Мама, конечно, больше не ночевала в больнице, но все равно то она, то папа, то и та, и другой вместе навещали его порой не по одному разу в день. И все равно было очень тоскливо и скучно. Поэтому, когда дней через десять к Стасу пустили Андроида – он чуть не пустился в пляс, несмотря на сломанную ногу. Андроид тоже выглядел радостным от встречи. Точнее, выглядели, поскольку данное прозвище носили сразу два человека: брат и сестра – Андрон и Даша, близнецы, одноклассники Стаса и его лучшие друзья. Андрона звали именно Андрон, а не Андрей, это не было его вторым прозвищем. Да никакое другое прозвище ему и не подошло бы, потому что один он никогда не был, как, соответственно, никогда не была одной Даша – они всюду ходили вместе, словно приклеенные. Даже собственные родители подшучивали иногда над детьми, называя тех сиамскими близнецами. Так что прозвище, придуманное кем-то как простая сумма двух сокращенных имен, приклеилась к близнецам намертво, и разделять его на отдельные составляющие попросту не имело смысла. Пожалуй, в их классе один только Стас звал Андрона и Дашу их настоящими именами. Зато, когда сам он в этом дуэте стал третьим, их попытались переименовать в Стандроида, но это прозвище не прижилось – все-таки Стас на фоне близнецов был слишком отдельной, чересчур самостоятельной личностью. Да и большую часть времени он все-таки проводил без них.

Как раз за день до прихода Андроида Стасу первый раз разрешили подняться с постели.
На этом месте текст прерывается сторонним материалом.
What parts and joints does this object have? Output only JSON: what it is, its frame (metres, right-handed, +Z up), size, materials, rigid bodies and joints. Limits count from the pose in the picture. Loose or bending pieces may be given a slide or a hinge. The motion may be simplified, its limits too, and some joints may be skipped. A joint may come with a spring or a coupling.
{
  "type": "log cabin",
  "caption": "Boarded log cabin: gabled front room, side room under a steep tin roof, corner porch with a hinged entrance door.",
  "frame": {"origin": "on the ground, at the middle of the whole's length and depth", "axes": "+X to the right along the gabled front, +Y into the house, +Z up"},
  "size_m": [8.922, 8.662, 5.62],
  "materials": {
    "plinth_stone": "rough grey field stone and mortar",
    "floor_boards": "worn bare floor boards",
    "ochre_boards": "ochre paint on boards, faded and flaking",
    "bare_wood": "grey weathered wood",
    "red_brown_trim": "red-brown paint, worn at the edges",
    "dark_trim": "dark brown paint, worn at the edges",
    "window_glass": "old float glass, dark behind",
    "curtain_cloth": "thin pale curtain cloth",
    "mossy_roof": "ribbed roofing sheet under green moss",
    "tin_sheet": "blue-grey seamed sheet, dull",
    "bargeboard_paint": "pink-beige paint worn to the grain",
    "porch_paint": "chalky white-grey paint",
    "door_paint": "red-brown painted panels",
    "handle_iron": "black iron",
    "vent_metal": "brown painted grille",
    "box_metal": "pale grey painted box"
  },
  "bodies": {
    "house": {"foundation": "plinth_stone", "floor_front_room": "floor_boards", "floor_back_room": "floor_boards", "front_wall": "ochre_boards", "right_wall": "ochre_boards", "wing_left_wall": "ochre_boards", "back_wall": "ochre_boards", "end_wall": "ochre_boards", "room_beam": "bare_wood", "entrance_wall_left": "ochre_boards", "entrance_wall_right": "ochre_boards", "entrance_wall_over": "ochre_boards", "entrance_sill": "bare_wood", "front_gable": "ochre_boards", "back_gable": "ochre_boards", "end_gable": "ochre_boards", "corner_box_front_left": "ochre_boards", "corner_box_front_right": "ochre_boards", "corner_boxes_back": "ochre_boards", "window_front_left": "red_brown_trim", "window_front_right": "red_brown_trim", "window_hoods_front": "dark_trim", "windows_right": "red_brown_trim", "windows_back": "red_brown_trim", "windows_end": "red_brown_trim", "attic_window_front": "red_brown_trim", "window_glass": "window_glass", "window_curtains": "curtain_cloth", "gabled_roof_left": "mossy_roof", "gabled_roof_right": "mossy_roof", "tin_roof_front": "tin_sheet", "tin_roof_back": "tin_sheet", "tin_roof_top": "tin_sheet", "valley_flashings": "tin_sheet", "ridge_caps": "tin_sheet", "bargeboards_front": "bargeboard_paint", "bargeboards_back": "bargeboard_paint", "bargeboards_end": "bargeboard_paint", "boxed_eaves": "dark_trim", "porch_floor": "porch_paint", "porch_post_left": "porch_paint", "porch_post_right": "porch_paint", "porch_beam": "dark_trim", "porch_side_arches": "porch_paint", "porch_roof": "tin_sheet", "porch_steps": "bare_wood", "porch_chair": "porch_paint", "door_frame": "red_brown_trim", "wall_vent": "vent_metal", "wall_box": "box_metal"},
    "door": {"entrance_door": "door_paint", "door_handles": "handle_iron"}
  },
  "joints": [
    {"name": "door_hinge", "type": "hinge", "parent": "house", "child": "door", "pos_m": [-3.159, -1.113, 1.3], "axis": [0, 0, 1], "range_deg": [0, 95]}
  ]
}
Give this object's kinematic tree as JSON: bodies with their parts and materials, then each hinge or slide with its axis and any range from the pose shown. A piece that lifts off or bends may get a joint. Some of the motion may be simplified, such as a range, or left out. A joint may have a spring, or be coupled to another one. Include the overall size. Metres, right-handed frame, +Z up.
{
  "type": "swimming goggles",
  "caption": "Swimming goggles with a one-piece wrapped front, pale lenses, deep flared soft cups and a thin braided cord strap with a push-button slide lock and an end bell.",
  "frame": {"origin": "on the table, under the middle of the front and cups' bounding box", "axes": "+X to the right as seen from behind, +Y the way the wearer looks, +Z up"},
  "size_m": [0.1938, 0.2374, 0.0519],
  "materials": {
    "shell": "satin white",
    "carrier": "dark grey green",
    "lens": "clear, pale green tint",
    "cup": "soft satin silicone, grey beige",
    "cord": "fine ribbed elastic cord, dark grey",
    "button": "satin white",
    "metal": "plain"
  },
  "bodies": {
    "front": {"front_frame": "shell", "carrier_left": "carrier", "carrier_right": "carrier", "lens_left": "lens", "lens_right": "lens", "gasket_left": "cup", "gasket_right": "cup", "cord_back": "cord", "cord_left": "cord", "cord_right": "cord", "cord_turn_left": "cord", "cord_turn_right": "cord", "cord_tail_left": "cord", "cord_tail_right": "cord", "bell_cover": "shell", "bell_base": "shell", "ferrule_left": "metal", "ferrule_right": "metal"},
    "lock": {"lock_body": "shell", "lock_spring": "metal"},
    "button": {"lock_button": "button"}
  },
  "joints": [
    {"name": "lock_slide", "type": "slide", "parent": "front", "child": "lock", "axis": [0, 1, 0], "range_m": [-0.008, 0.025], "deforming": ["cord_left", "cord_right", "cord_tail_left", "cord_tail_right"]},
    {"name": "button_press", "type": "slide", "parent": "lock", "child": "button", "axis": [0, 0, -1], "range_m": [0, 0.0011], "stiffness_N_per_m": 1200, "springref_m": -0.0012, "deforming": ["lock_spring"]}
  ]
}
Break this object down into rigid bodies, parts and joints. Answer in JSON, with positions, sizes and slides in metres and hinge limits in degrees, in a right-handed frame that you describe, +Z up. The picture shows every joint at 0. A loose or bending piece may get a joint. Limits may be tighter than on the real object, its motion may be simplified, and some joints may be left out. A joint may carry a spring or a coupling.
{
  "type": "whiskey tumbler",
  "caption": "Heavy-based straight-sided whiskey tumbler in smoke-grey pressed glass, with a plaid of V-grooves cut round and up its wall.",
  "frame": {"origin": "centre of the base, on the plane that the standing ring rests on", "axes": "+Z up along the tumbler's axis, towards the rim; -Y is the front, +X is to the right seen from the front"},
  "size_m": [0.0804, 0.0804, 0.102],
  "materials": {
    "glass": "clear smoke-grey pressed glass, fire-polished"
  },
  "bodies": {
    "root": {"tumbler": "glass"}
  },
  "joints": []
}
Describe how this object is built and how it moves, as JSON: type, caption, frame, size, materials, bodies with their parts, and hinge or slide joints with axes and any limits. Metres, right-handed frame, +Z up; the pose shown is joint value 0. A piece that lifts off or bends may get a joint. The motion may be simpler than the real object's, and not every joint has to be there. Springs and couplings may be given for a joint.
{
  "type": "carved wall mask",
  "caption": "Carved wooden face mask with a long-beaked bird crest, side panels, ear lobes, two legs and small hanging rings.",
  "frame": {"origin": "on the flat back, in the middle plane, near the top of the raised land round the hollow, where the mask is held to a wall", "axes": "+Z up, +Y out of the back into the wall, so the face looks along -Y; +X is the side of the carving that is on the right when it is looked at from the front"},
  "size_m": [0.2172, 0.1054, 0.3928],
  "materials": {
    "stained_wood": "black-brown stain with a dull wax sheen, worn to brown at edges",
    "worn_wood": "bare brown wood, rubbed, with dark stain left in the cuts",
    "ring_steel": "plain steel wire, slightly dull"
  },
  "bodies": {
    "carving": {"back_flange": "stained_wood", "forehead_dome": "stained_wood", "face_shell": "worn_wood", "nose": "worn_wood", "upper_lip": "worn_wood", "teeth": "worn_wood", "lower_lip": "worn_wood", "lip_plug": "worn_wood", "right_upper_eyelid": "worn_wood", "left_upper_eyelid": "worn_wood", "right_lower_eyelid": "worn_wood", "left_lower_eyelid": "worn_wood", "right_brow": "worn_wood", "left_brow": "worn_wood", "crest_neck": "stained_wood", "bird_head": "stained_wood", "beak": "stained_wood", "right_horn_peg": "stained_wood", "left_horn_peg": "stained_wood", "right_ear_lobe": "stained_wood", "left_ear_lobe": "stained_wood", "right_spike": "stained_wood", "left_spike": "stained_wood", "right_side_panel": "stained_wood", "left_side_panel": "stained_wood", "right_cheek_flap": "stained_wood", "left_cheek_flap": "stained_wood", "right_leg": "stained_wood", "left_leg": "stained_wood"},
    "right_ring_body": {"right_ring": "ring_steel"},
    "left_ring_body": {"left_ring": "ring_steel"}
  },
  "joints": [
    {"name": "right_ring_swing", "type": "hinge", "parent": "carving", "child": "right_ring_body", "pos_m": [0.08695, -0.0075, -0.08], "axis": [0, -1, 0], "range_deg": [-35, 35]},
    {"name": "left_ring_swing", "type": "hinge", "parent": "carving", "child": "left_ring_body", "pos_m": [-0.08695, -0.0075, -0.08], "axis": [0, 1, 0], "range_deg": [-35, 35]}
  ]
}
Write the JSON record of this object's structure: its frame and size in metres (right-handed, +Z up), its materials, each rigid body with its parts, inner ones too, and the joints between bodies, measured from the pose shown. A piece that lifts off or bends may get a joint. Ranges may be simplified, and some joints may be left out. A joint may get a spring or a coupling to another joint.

Пока даже без костылей; с одного боку его придерживал доктор, с другого папа. И хоть стоял – а, скорее, висел на руках у взрослых – он не больше пары минут, устал так, словно пробежал трехкилометровый кросс. И все равно это событие Стаса очень обрадовало; он уже начинал опасаться, что от него скрывают правду, и что весь остаток жизни ему доведется провести в кровати.

Так что Андрон и Даша застали друга в прекрасном настроении и после приветственных возгласов и осторожных рукопожатий сознались:

– Мы думали, что застанем тут живой труп, даже идти немного боялись, а ты вон какой, словно и не случилось ничего.

– Ага, не случилось, – задрал одеяло и постучал по гипсу Стас, – а это что?

– Подумаешь, – синхронно пожали плечами близнецы, – от тебя же не убыло, а наоборот прибыло. Вот если бы ногу совсем оторвало – тогда да.

– Или голову, – буркнул Стас, но не сумел сдержать улыбку. – Бестолковую глупую голову. Зато теперь я буду умней, стану переходить улицу только по переходу! Подземному.

– А если подземного не будет?

– Вырою.

– Тогда тебе придется повсюду таскать лопату. А мы будем всегда носить фотоаппарат, чтобы не пропустить моменты твоих героических пересечений проезжей части.

Удивительно, но Андроид говорил о себе исключительно во множественном числе, независимо от того, кто это был – Андрон или Даша. Даже в те исключительные моменты, когда они ненадолго разлучались – например, у врача, или в спортивной раздевалке. Поэтому возникало некое лексическое несоответствие – они говорили о себе: "Мы пришли; мы сказали", а о них говорили: "Андроид пришел; он сказал". Но те, кто общались с Андроидом часто, к этому быстро привыкали.